The Humanities Alliance & crafting communities.

Though The City University of New York often advertises itself on buses, subways, and the like as an “indespenisbile institution” that “lifts New York,” navigating its labyrinthine system and bureaucracy can pose a disastrous threat to its students, both current and prospective. Luckily, we have each other. A month ago on October 25th, 2023, I was honored and delighted to have spent part of my afternoon receiving guidance from an assortment of CUNY graduate fellows through CUNY’s Humanities Alliance.

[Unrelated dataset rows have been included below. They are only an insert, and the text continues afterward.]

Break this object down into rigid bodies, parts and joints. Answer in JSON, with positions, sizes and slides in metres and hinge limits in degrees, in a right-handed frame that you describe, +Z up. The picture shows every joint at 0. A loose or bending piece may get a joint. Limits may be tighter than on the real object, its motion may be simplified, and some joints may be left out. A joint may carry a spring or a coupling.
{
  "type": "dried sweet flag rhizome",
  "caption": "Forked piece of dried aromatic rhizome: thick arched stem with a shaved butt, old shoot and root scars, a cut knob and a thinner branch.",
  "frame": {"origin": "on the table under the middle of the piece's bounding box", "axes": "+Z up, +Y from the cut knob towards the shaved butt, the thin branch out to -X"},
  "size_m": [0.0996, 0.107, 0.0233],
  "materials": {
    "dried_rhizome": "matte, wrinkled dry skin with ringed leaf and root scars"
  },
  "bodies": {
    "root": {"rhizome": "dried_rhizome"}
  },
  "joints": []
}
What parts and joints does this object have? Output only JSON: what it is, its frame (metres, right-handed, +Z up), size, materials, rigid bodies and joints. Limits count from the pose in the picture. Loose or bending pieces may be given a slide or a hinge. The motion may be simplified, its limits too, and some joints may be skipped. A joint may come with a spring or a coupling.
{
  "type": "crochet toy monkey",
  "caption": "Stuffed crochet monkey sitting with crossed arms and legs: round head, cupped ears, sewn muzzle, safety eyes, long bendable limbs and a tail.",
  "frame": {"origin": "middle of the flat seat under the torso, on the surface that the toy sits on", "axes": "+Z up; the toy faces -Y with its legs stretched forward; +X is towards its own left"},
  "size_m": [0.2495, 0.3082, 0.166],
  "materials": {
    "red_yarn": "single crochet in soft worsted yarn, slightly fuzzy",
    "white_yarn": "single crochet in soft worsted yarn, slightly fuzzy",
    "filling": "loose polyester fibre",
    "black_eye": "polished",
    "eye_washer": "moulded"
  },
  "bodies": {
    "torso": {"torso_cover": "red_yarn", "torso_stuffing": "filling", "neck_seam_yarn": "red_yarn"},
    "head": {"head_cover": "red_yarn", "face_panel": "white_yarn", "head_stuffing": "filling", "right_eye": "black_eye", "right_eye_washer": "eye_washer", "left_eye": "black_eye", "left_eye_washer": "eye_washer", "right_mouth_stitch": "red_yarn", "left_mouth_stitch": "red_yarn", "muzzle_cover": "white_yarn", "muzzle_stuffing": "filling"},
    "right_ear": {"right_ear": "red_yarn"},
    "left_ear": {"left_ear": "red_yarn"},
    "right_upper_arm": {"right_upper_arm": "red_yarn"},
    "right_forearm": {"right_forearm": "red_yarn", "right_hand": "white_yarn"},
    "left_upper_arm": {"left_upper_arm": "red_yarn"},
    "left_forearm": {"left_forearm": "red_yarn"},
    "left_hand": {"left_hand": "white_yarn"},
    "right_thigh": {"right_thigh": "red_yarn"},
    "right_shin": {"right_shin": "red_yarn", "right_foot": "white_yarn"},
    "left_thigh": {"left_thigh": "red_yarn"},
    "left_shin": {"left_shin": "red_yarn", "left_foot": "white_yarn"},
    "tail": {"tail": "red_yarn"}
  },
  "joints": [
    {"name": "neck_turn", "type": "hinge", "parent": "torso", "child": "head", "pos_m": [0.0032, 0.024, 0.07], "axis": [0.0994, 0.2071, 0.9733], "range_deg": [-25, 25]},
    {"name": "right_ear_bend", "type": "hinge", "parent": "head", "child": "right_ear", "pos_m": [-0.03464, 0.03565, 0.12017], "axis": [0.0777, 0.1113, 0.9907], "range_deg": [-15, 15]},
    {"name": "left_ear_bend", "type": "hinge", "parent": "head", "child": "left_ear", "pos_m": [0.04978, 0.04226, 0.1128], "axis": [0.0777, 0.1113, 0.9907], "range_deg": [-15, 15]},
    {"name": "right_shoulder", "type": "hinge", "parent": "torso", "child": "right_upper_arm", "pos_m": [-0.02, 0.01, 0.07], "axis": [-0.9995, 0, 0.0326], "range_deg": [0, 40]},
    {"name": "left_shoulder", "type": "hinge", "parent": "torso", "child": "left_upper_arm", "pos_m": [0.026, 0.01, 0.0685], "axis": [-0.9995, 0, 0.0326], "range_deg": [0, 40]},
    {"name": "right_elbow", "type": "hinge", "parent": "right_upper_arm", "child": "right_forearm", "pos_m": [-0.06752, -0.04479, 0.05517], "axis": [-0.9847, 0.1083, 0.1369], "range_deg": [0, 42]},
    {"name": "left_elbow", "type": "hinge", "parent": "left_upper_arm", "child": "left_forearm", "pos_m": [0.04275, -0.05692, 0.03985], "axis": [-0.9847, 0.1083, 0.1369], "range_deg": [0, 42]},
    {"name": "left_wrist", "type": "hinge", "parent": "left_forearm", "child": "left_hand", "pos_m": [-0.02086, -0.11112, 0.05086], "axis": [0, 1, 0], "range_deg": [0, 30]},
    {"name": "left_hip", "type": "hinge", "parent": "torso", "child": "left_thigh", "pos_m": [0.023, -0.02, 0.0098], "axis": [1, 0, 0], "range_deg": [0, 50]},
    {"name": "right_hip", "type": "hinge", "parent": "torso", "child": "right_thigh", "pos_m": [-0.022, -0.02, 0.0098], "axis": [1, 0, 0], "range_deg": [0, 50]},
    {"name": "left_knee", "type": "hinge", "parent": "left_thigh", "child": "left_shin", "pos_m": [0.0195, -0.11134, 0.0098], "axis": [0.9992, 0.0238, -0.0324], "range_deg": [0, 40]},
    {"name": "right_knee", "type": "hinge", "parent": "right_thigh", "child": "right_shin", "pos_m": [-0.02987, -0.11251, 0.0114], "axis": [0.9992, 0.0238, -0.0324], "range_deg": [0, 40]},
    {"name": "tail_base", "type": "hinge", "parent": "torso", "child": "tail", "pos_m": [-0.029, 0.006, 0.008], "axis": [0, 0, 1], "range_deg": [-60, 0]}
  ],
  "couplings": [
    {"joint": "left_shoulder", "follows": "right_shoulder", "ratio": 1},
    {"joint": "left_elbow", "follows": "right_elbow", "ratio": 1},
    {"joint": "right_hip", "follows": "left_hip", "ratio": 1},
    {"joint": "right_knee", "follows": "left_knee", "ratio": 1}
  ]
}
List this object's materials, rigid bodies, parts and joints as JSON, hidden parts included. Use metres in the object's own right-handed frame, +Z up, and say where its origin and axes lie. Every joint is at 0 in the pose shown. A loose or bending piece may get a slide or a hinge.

The alliance (which specializes in instructing “Ph.D. students in the most successful methods for teaching humanities courses in some of the country’s most diverse undergraduate classrooms.”) can serve as a much-needed boon to undergraduate CUNY students interested in more intimately engaging in and with philosophy, human history, and the performing and language arts, especially at a time when said subjects and arts seem to be under national attack.

For our schools and universities to survive and thrive, they must be safe, academically sound, rigorous, comprehensive, progressive, accessible, and free (or at the very least affordable for citizens at or below the U.S. poverty level). CUNY campuses are safe, sound, rigorous, comprehensive, and affordable. However, thorough accessibility to and enthusiastic emphasis on the performing arts and other similar subjects remain lackluster, leaving CUNY less able to label itself as progressive honestly.

But with platforms such as the Peer Leaders program and the Humanities Alliance at CUNY, I feel confident that this can potentially change. Learning to properly advocate for the humanities is crucial to ensuring that the next generation can fully enjoy them and see their value. But building a full, dedicated, and warm support network for each and every advocate is even more so. Though we only had a limited amount of time to spend with the fellows, I am supremely glad that we could spend that time in the first place. It reminded me that a probable movement is only as potent as the community that made it, and it’s time for me to start creating my own!